Logics of involutive Stone algebras

Abstract

An involutive Stone algebra (IS-algebra) is simultaneously a De Morgan algebra and a Stone algebra (i.e., a pseudo-complemented distributive lattice satisfying the Stone identity \(\mathop {\sim }x \vee \mathop {\sim }\mathop {\sim }x \approx 1\)). IS-algebras have been studied algebraically and topologically since the 1980s, but a corresponding logic (here denoted \(\mathcal {IS}_{\le }\)) has been introduced only very recently. This logic is the departing point of the present study, which we then extend to a wide family of previously unknown logics defined from IS-algebras.
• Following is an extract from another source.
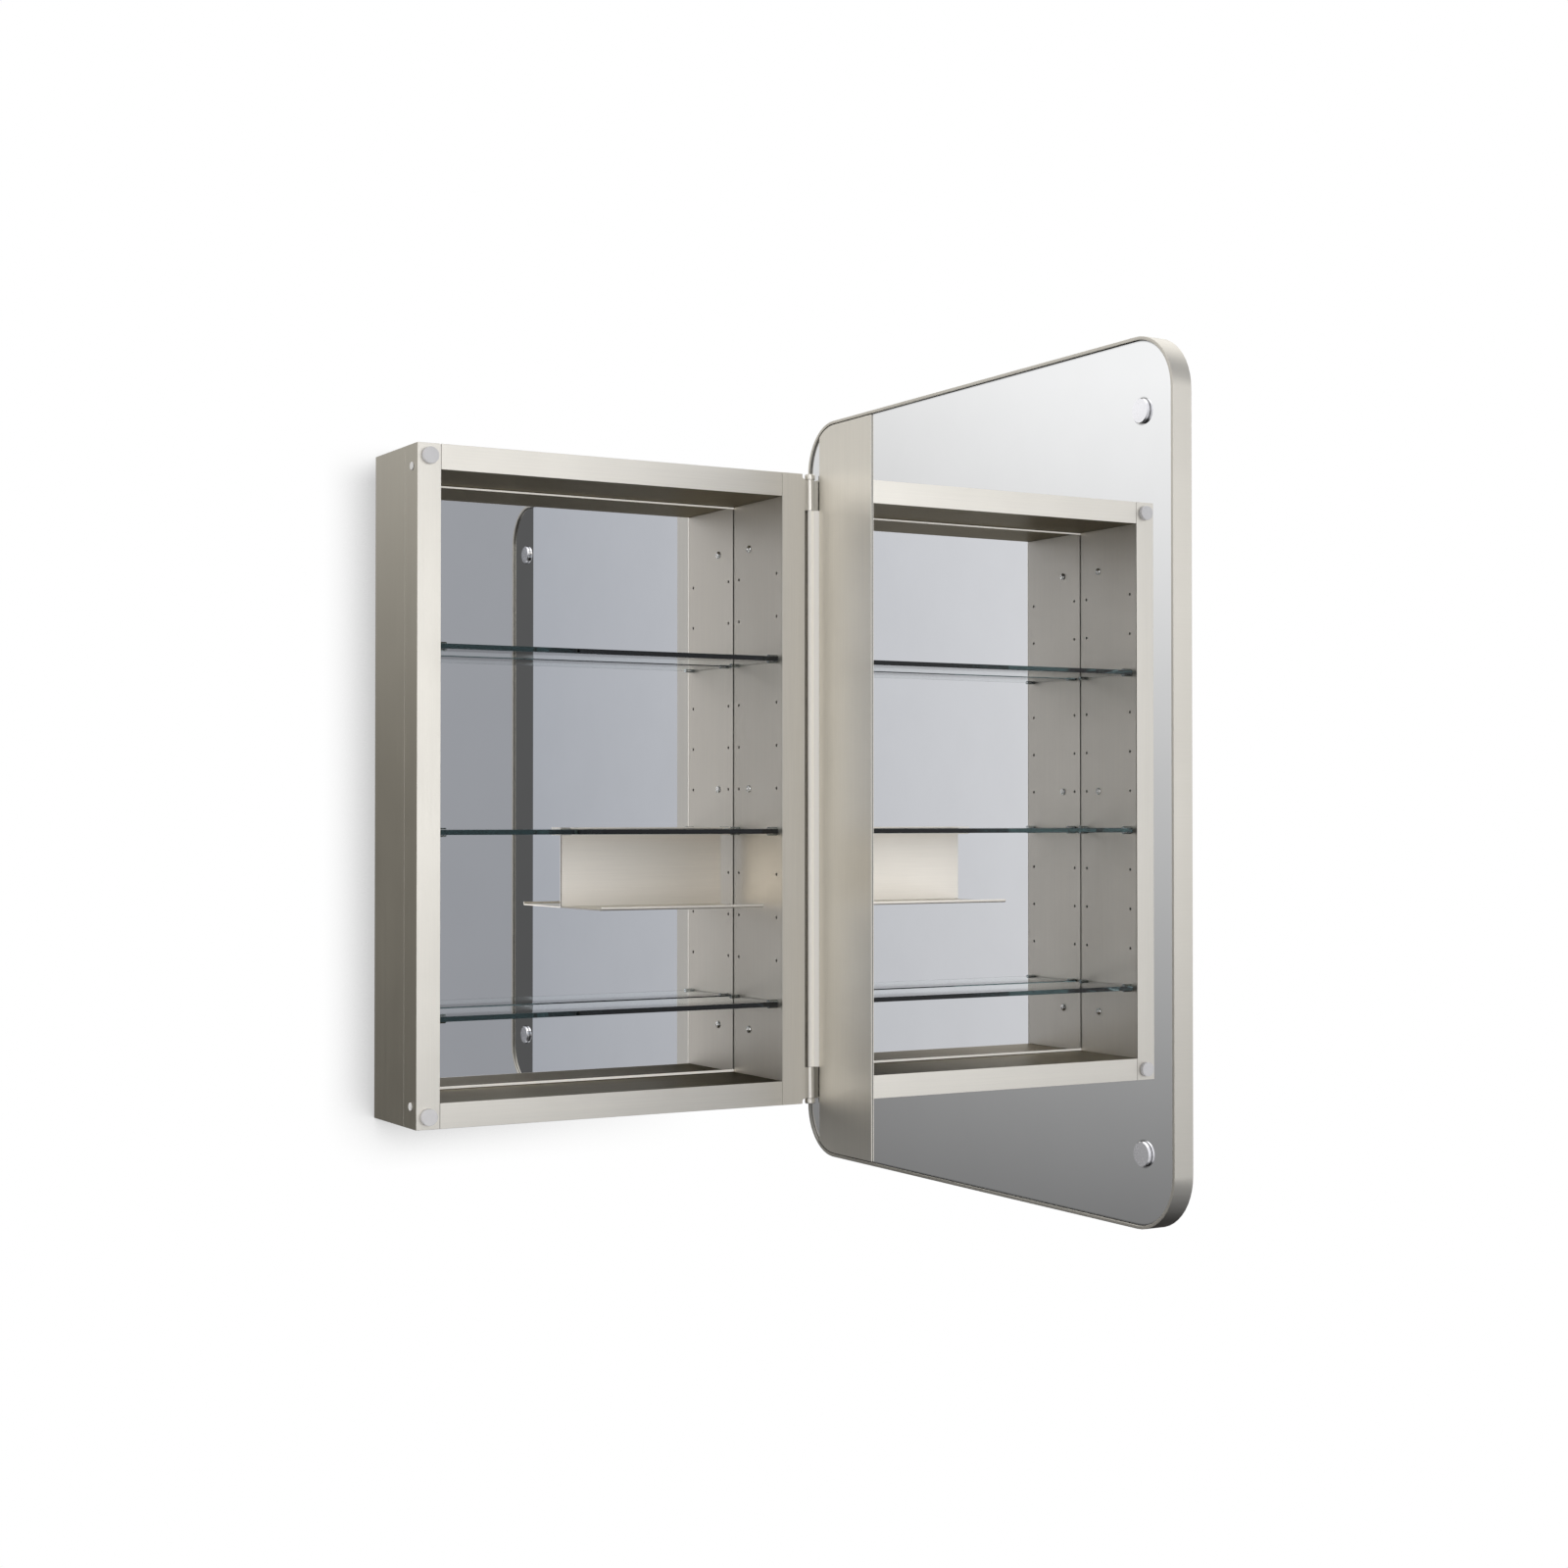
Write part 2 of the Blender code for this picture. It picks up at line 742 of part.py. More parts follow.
def side_plugs():
    """Plugs in the spare holes of the outer left side."""
    profile = stud_profile(PLUG_RADIUS, 0.0011, 0.0004, PLUG_STEM_RADIUS, 0.005)
    for name, z in zip(("side_plug_top", "side_plug_bottom"), plug_heights()):
        place = (LEFT - GAP, FRONT + PLUG_BEHIND_FRONT, z)
        plug = turned(name, profile, 20, place, TO_LEFT)
        make_part(smooth(plug), "plug_grey")


# Hinge


def knuckle(name, low_z, high_z):
    return rods(
        name,
        [(AXIS.x, AXIS.y, (low_z + high_z) / 2)],
        KNUCKLE_RADIUS,
        high_z - low_z,
        FLAT,
        24,
    )


def bore(name):
    return rods(name, [(AXIS.x, AXIS.y, 0.0)], KNUCKLE_BORE, HEIGHT * 1.1, FLAT, 16)


def cabinet_leaf():
    """The leaf on the cabinet's right side: a knuckle at each end, and a screen behind them all."""
    end_top = TOP - CAP_HEIGHT
    end_bottom = BOTTOM + CAP_HEIGHT
    start_y = FRONT + SHEET + GAP
    leaf = box(
        "hinge_cabinet_leaf",
        (RIGHT + GAP, start_y, end_bottom),
        (RIGHT + GAP + SHEET, FRONT + LEAF_DEPTH, end_top),
    )
    screen_y = AXIS.y + KNUCKLE_RADIUS + SCREEN_CLEARANCE
    screen = box(
        "cabinet_leaf_screen",
        (RIGHT + GAP + SHEET / 4, screen_y, end_bottom + 0.0001),
        (AXIS.x + SCREEN_PAST_AXIS, screen_y + SCREEN_SHEET, end_top - 0.0001),
    )
    boolean(leaf, screen, "UNION")
    for low_z, high_z in (
        (end_top - END_KNUCKLE, end_top),
        (end_bottom, end_bottom + END_KNUCKLE),
    ):
        web = box(
            "cabinet_leaf_web",
            (RIGHT + GAP + SHEET / 4, start_y + 0.0001, low_z + 0.0001),
            (AXIS.x - KNUCKLE_BORE - 0.0005, start_y + SHEET, high_z - 0.0001),
        )
        boolean(leaf, web, "UNION")
        boolean(leaf, knuckle("cabinet_knuckle", low_z, high_z), "UNION")
    boolean(leaf, bore("cabinet_knuckle_bore"), "DIFFERENCE")
    holes = rods(
        "leaf_screw_holes",
        [(RIGHT, leaf_screw_y(), z) for z in leaf_screw_heights()],
        SCREW_HOLE_RADIUS,
        0.01,
        TO_RIGHT,
    )
    boolean(leaf, holes, "DIFFERENCE")
    bake(leaf)
    make_part(smooth(leaf), "brushed_nickel")


def hinge_pin():
    half = TOP - 0.0018
    chamfer = 0.0004
    profile = [(0.0, half), (PIN_RADIUS - chamfer, half), (PIN_RADIUS, half - chamfer)]
    profile += [(radius, -height) for radius, height in reversed(profile)]
    pin = turned("hinge_pin", profile, 16, AXIS)
    make_part(smooth(pin), "brushed_nickel")


def hinge_caps():
    """Round caps over both ends of the pin."""
    edge = 0.0006
    socket = 0.0038
    profile = [(0.0, CAP_HEIGHT), (CAP_RADIUS - edge, CAP_HEIGHT)]
    profile += [(CAP_RADIUS, CAP_HEIGHT - edge), (CAP_RADIUS, 0.0)]
    profile += [(KNUCKLE_BORE, 0.0), (KNUCKLE_BORE, socket), (0.0, socket)]
    start = TOP - CAP_HEIGHT + GAP
    for name, z, tilt in (
        ("hinge_cap_top", start, 0.0),
        ("hinge_cap_bottom", -start, math.pi),
    ):
        cap = turned(name, profile, 24, (AXIS.x, AXIS.y, z), (tilt, 0.0, 0.0))
        make_part(smooth(cap), "brushed_nickel")


# Door, drawn standing open: its length runs along -Y from the hinge, its thickness along X


def door_plane(depth, thickness):
    """The middle of a layer of the door, at a depth behind its inner face."""
    return (AXIS.x + DOOR_FACE_OFFSET + depth + thickness / 2, AXIS.y, 0.0)


def door_outline(inset):
    radius = DOOR_CORNER - inset
    low = (-DOOR_REACH + inset, -DOOR_HEIGHT / 2 + inset)
    high = (DOOR_PAST_AXIS - inset, DOOR_HEIGHT / 2 - inset)
    return rounded_rectangle(low, high, radius)


def door_layer(name, depth, thickness, finish, pivot):
    """A sheet that fills the frame at some depth behind the door's inner face."""
    layer = extruded(
        name,
        [door_outline(DOOR_WALL + GLASS_CLEARANCE)],
        thickness,
        door_plane(depth, thickness),
        FACING_SIDE,
    )
    make_part(layer, finish, pivot)


def door_frame(pivot):
    frame = extruded(
        "door_frame",
        [door_outline(0.0), door_outline(DOOR_WALL)],
        DOOR_THICKNESS,
        door_plane(0.0, DOOR_THICKNESS),
        FACING_SIDE,
    )
    make_part(smooth(frame), "brushed_nickel", pivot)


def door_leaf(pivot):
    """The wide hinge strip over the door's inner mirror, and the long knuckle it carries."""
    depth = MIRROR_RECESS - GAP - STRIP_THICKNESS
    place = door_plane(depth, STRIP_THICKNESS)
    leaf = extruded(
        "hinge_door_leaf",
        [door_outline(DOOR_WALL + 2 * GLASS_CLEARANCE)],
        STRIP_THICKNESS,
        place,
        FACING_SIDE,
    )
    keep = box(
        "door_leaf_extent",
        (place[0] - 0.01, AXIS.y - STRIP_END, -DOOR_HEIGHT),
        (place[0] + 0.01, AXIS.y - STRIP_START, DOOR_HEIGHT),
    )
    boolean(leaf, keep, "INTERSECT")
    half = TOP - CAP_HEIGHT - END_KNUCKLE - GAP
    boolean(leaf, door_leaf_web(place[0], half), "UNION")
    boolean(leaf, knuckle("door_knuckle", -half, half), "UNION")
    boolean(leaf, bore("door_knuckle_bore"), "DIFFERENCE")
    bake(leaf)
    make_part(smooth(leaf), "brushed_nickel", pivot)


def door_leaf_web(strip_x, half):
    """The bend that joins the strip's edge to the front of the knuckle."""
    thickness = 0.0010
    wrap = KNUCKLE_RADIUS - thickness / 2 - 0.0002
    path = rounded_path(
        [
            (AXIS.x - 0.0006, AXIS.y - wrap),
            (AXIS.x + 0.0024, AXIS.y - wrap),
            (strip_x, AXIS.y - STRIP_START + 0.0006),
            (strip_x, AXIS.y - STRIP_START - 0.006),
        ],
        0.0016,
        4,
    )
    return extruded("door_leaf_web", [ribbon(path, thickness)], 2 * half - 0.0002)


def catch_discs(pivot):
    """Polished steel discs on the inner mirror near the free edge."""
    profile = [(0.0, DISC_THICKNESS), (DISC_RADIUS - 0.0006, DISC_THICKNESS)]
    profile += [(DISC_RADIUS, DISC_THICKNESS - 0.0006), (DISC_RADIUS, 0.0), (0.0, 0.0)]
    x = AXIS.x + DOOR_FACE_OFFSET + MIRROR_RECESS - GAP
    for name, z in zip(("catch_disc_top", "catch_disc_bottom"), bumper_heights()):
        place = (x, AXIS.y - DISC_FROM_AXIS, z)
        disc = turned(name, profile, 36, place, TO_LEFT)
        make_part(smooth(disc), "chrome", pivot)


def door(pivot):
    door_frame(pivot)
    depth = MIRROR_RECESS
    for name, thickness, finish in (
        ("door_inner_mirror", DOOR_MIRROR_THICKNESS, "mirror"),
        ("door_core", CORE_THICKNESS, "core_board"),
        ("door_front_mirror", FRONT_MIRROR_THICKNESS, "mirror"),
    ):
        door_layer(name, depth, thickness, finish, pivot)
        depth += thickness + GAP
    door_leaf(pivot)
    catch_discs(pivot)


# Rack


def rack(pivot):
    """A bent sheet with a hook over the shelf, a back plate and a tray, and a tongue under it."""
    half = RACK_SHEET / 2
    top = SHELF_HEIGHTS["middle"] + GLASS_THICKNESS / 2 + GAP + half
    under = SHELF_HEIGHTS["middle"] - GLASS_THICKNESS / 2 - GAP - half
    floor = top - RACK_DROP
    plate = FRONT + GLASS_BACK + RACK_BEHIND_GLASS + half
    hook_front = plate - RACK_HOOK_DEPTH
    front = FRONT + RACK_FRONT + half
    path = rounded_path(
        [
            (hook_front, top),
            (plate, top),
            (plate, floor),
            (front, floor),
            (front, floor + RACK_LIP),
        ],
        RACK_BEND,
        4,
    )
    place = (RACK_LEFT + RACK_WIDTH / 2, 0.0, 0.0)
    piece = extruded("shelf_rack", [ribbon(path, RACK_SHEET)], RACK_WIDTH, place, FACING_SIDE)
    tongue = box(
        "rack_tongue",
        (RACK_LEFT + 0.0001, hook_front, under - half),
        (RACK_LEFT + RACK_WIDTH - 0.0001, plate, under + half),
    )
    boolean(piece, tongue, "UNION")
    bake(piece)
    make_part(smooth(piece), "brushed_nickel", pivot)


def add_pivot(name, location):
    empty = bpy.data.objects.new(name, None)
    empty.location = location
    parts.objects.link(empty)
    bpy.context.view_layer.update()
    return empty


clear_scene()
parts = new_collection("medicine_cabinet")
cutters = new_collection("cutters")
cutters.hide_render = True

left_stile()
right_stile()
rail("top_rail", INSIDE_TOP, TOP, 1)
rail("bottom_rail", BOTTOM, INSIDE_BOTTOM, -1)
outer_shell()
back_panel()
inner_wall("left_inner_wall", -1)
inner_wall("right_inner_wall", 1)
inner_panel("inner_ceiling", INSIDE_TOP, 1)
inner_panel("inner_floor", INSIDE_BOTTOM, -1)
mirror_channel("mirror_channel_top", INSIDE_TOP, 1, CHANNEL_REACH["top"])
mirror_channel("mirror_channel_bottom", INSIDE_BOTTOM, -1, CHANNEL_REACH["bottom"])
back_mirror()
for shelf_name, shelf_z in SHELF_HEIGHTS.items():
    glass_shelf(f"{shelf_name}_glass_shelf", shelf_z)
shelf_clips()
side_screws()
bumpers()
side_plugs()
cabinet_leaf()
leaf_screws()
hinge_pin()
hinge_caps()
door(add_pivot("door_axis", AXIS))
rack(add_pivot("rack_slide", (0.0, FRONT + GLASS_BACK, SHELF_HEIGHTS["middle"])))
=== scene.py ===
"""Looks for the wall cabinet with a mirror door: materials, edge rounding, wall, light and camera."""

import math

import bpy
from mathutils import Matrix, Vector

# Colours, linear
# Painted light and shade: the nickel colours are one satin metal, made lighter or darker for the pieces
# they go on; the darkest is painted shade for the inner floor and ceiling.
NICKEL = (0.785, 0.755, 0.69)
NICKEL_OUTER_SHADED = (0.757, 0.728, 0.664)
NICKEL_STILE_LIT = (0.87, 0.836, 0.765)
NICKEL_DOOR_SHADED = (0.635, 0.608, 0.55)
NICKEL_INNER = (0.83, 0.782, 0.70)
NICKEL_RACK_LIT = (0.90, 0.852, 0.772)
NICKEL_PAINTED_SHADE = (0.24, 0.208, 0.152)
CHANNEL = (0.80, 0.77, 0.71)
# Painted shade on faces that look along X: darker at the bottom than at the top
OUTER_SIDE_SHADE_LOW = (0.55, 0.532, 0.488)
OUTER_SIDE_SHADE_HIGH = (0.80, 0.79, 0.762)
# Painted shade on the inner floor, growing towards the hinge
FLOOR_SHADE_TO_HINGE = 0.35
# Reflection colours at a grazing angle for the inner floor and ceiling; the ceiling's is dimmed as painted
# shade
FLOOR_EDGE = (1.0, 0.95, 0.86)
CEILING_EDGE_SHADED = (0.56, 0.53, 0.47)
# Painted light on the rails, growing towards the hinge
RAIL_LIGHT_TO_HINGE = 1.10
SILVER = (0.93, 0.935, 0.94)
MIRROR_EDGE = (0.10, 0.16, 0.14)
GLASS_TINT = (0.90, 0.955, 0.935)
GLASS_EDGE = (0.20, 0.29, 0.29)
# Painted shade on the glass edges towards the hinge
GLASS_EDGE_PAINTED_SHADE = (0.02, 0.028, 0.03)
CHROME = (0.95, 0.945, 0.975)
CLIP_METAL = (0.30, 0.33, 0.33)
SCREW_METAL = (0.72, 0.71, 0.69)
BUMPER = (0.62, 0.61, 0.61)
PLUG = (0.72, 0.71, 0.69)
ZINC = (0.66, 0.67, 0.68)
ZINC_METAL = 0.35
BOARD = (0.26, 0.19, 0.12)
PALE_FLOOR = (0.80, 0.79, 0.78)

# Camera: the place, heading and lens that the photograph was taken with
CAMERA_PLACE = (-1.0477, -2.2512, -0.0304)
CAMERA_HEADING = 30.08
CAMERA_PITCH = 0.804
CAMERA_LENS = 54.73
SENSOR = 36.0

# Stage
WALL_GAP = 0.0006
WALL_HALF_WIDTH = 2.6
WALL_TOP = 2.0
FLOOR_LEVEL = -1.25
# Reach of the contact shadow painted on the wall
SHADOW_REACH = 0.055
FLOOR_SOLID = 1.2
FLOOR_GONE = 2.8

# Display levels that the world climbs through, at places from low to high
CLIMB = (
    (0.00, 34), (0.20, 66), (0.30, 98), (0.36, 134), (0.52, 191),
    (0.60, 219), (0.68, 243), (1.00, 255),
)

# Half the world's brightness at angles off the wall's normal, beyond the wall
NEAR_WALL_TINT = (1.0, 0.955, 0.86)
OFF_WALL_LEVELS = ((0, 0.03), (20, 0.10), (27, 0.28), (33, 0.44), (39, 0.50), (50, 0.50), (90, 0.45))

# Gains as a direction climbs: the range of its upward part, then the gain at each end
NEAR_WALL_GAIN = (-0.05, 0.40, 0.6, 3.0)
WIDE_GAIN = (-0.30, 0.30, 0.45, 1.55)

# The viewer's side of the room, as display levels, and the reflectance they are seen with
FRONT_LOW = (157, 161, 169)
FRONT_HIGH = (216, 217, 220)
FRONT_RIGHT = (150, 152, 157)
FRONT_DARK = 83
FRONT_SILVER = (0.86, 0.87, 0.88)
FRONT_RIGHT_SILVER = 0.93
FRONT_DARK_SILVER = 0.87
DARK_FROM = 12.0
DARK_TO = 24.07

# What the mirrors alone see: the room beyond the hinge side, and the wall itself
ROOM_LOW = (0.34, 0.335, 0.33)
ROOM_HIGH = (0.90, 0.905, 0.91)
WALL_LOW = (0.26, 0.26, 0.262)
WALL_HIGH = (0.74, 0.745, 0.75)

# Painted light: glow on the faces of a finish that look out of the cabinet
CHANNEL_PAINTED_GLOW = 0.45
LEAF_PAINTED_GLOW = 0.45

# Painted shade in creases and beside rims
CREASE_SHADE_REACH = 0.0035
CREASE_SHADE_TONE = 0.25
RIM_PAINTED_SHADOW_REACH = 0.0022
RIM_PAINTED_SHADOW_TONE = 0.10

# Edge rounding and shading
EDGE = 0.0003
WELD_REACH = 0.000005
SHARP_ANGLE = 40.0
BEVEL_ANGLE = 50.0
GLASS_BEVEL = 0.0005

# Nodes that the softboxes leave out, and nodes with rounded edges
WORLD_LIT = ("inner_", "left_inner", "right_inner", "catch_disc", "back_mirror", "door_inner_mirror")
WORLD_LIT += ("door_front_mirror", "top_glass", "middle_glass", "bottom_glass")
SHEET_NODES = ("left_stile", "right_stile", "top_rail", "bottom_rail", "outer_shell", "door_frame")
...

We show that \(\mathcal {IS}_{\le }\) is a conservative expansion of the Belnap-Dunn four-valued logic (i.e., the order-preserving logic of the variety of De Morgan algebras), and we give a finite Hilbert-style axiomatization for it. More generally, we introduce a method for expanding conservatively every super-Belnap logic (i.e., every strengthening of the Belnap-Dunn logic) so as to obtain an extension of \(\mathcal {IS}_{\le }\). We show that every logic thus defined can be axiomatized by adding a fixed finite set of multiple-conclusion rule schemata to the corresponding super-Belnap base logic. Our results entail that the lattice of super-Belnap logics (which is known to be uncountable) embeds into the lattice of extensions of \(\mathcal {IS}_{\le }\). In fact, as in the super-Belnap case, we establish that the finitary extensions of \(\mathcal {IS}_{\le }\) are already uncountably many. When the base super-Belnap logic possesses a disjunction, we show that we can reduce the multiple-conclusion calculus to a traditional one; some of the multiple-conclusion axiomatizations so introduced are analytic and are thus of independent interest from a proof-theoretic standpoint. We also consider a few extensions of \(\mathcal {IS}_{\le }\) that cannot be obtained in the above-described way, but can nevertheless be axiomatized finitely by other methods.